Variations and Substitutions
You can absolutely riff on these bars depending on what’s in your pantry or what flavor mood you’re in. Here’s how to tweak things without wrecking the magic:
-
Chocolate chips: Swap some or all of the butterscotch chips for chocolate if you’re more choco-inclined. Go for semisweet or milk, depending on your vibe.
-
Toffee bits: These add a brittle-sweet crunch that plays ridiculously well with the gooey base. Just fold them in near the end.
-
Nuts: Chopped pecans or walnuts are a lovely addition. They add texture and a little bitterness to offset the sweet.
-
Brown butter: If you want to get fancy without much work, brown the butter before using it. It gives the bars a seriously nutty backdrop.
-
Pumpkin spice twist: Add ½ teaspoon of pumpkin spice to the dry ingredients for a fall-ish version. Bonus—pairs fantastically with a mug of apple pie moonshine.
What to Serve with Butterscotch Bars
I mean, they’re bars. You can eat them with your hands while watching TV. But if you’re trying to build a whole vibe, here’s some tasty inspiration.
-
Something creamy and cool: A scoop of vanilla or even cinnamon ice cream makes these feel suddenly fancy. You could even sandwich one of these bars around ice cream if you wanna get wild (in fact, check out these ice cream sandwich moments for more ideas).
-
Bold coffee or espresso: The bitter notes in black coffee balance the sweetness of these bars like a dream. Plus, dunking is encouraged.
-
Fresh fruit: A little side of raspberries or sliced pears cuts the richness. Or eat them on top if you want to feel like a dessert rebel.
-
Savory contrast: Hear me out—if you’re hosting a little get-together, serve these as the dessert after something vibrant and savory like pan seared salmon. Opposites attract, right?
-
Whipped cream cloud: Just a spoonful of barely-sweetened whipped cream on top makes a casual bar feel elevated—without much effort at all.


Don’t let this one slip away — pin it now and thank yourself later!
Don’t let this one slip away — pin it now and thank yourself later!
Frequently Asked Questions
Can I make butterscotch bars ahead of time?
Absolutely. In fact, these bars taste even better the next day as the flavors meld. After they cool, just cover the pan or transfer the bars to an airtight container. They’ll stay fresh at room temp for up to 3 days, or in the fridge for up to a week. Perfect for making ahead when you’re batch baking or prepping for a party.
Why are my butterscotch bars dry or crumbly?
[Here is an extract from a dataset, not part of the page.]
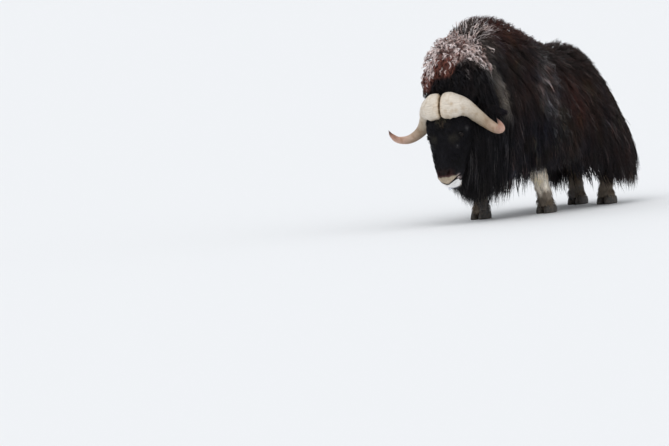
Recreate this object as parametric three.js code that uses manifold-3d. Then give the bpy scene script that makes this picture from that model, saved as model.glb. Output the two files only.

Most likely, they were overbaked or the flour was packed too tightly. Try spooning flour into your measuring cup and leveling it—not scooping straight from the bag. Also, pay close attention to the baking time. Pull them when they look golden but still feel a bit soft in the middle. They’ll firm up as they cool.
Can I use unsalted butter instead of salted?
You sure can. Just add an extra ½ teaspoon of salt to the dry ingredients to balance the sweetness. Salted butter adds a savory edge that plays beautifully with butterscotch chips, but unsalted totally works in a pinch.
Can I freeze butterscotch bars?
Yep, and it’s my favorite trick for no-pressure treats. After cooling, wrap individual bars in plastic wrap and toss them in a zip-top freezer bag. Freeze for up to 2 months. When the craving strikes, unwrap and microwave one for 10 to 15 seconds. Almost as good as fresh-baked, with zero effort and zero dishes.

Butterscotch Bars
Ingredients
- 1 cup (227 g) salted butter melted and cooled
- 1 cup (200 g) light brown sugar packed
- 1/2 cup (100 g) granulated sugar
- 1 large egg
- 2 egg yolks
- 1 tbsp (15 ml) vanilla extract
- 2 cups (250 g) all-purpose flour
- 1 tbsp (8 g) cornstarch
- 1 tsp (5 g) baking powder
- 1/2 tsp (2.5 g) salt add only if using unsalted butter
- 1 1/4 cups (225 g) butterscotch chips divided, reserve 1/4 cup for topping
Equipment
- Mixing bowl
- Whisk
- 9x13-inch Baking Pan
- Parchment paper
- Spatula
Instructions
- Preheat oven to 350°F (175°C). Line a 9x13-inch baking pan with parchment paper, leaving a slight overhang for easy removal.
- In a medium bowl, whisk together melted and cooled butter, light brown sugar, and granulated sugar until smooth and creamy.
- Beat in the whole egg, then the two egg yolks one at a time, followed by the vanilla extract.
- In a separate bowl, whisk together the flour, cornstarch, baking powder, and salt (if using).
- Gently add the dry ingredients to the wet mixture, stirring until just combined. When the batter is half-combined, add 1 cup of butterscotch chips and finish mixing just until no flour remains.
- Spread the batter evenly into the prepared pan, smoothing the top. Scatter the remaining 1/4 cup butterscotch chips on top.
- Bake for 25–30 minutes, until the top is golden and a toothpick inserted in the center comes out with a few moist crumbs. Do not overbake.
- Cool completely in the pan. Use the parchment to lift out the bars, then slice into squares. Enjoy!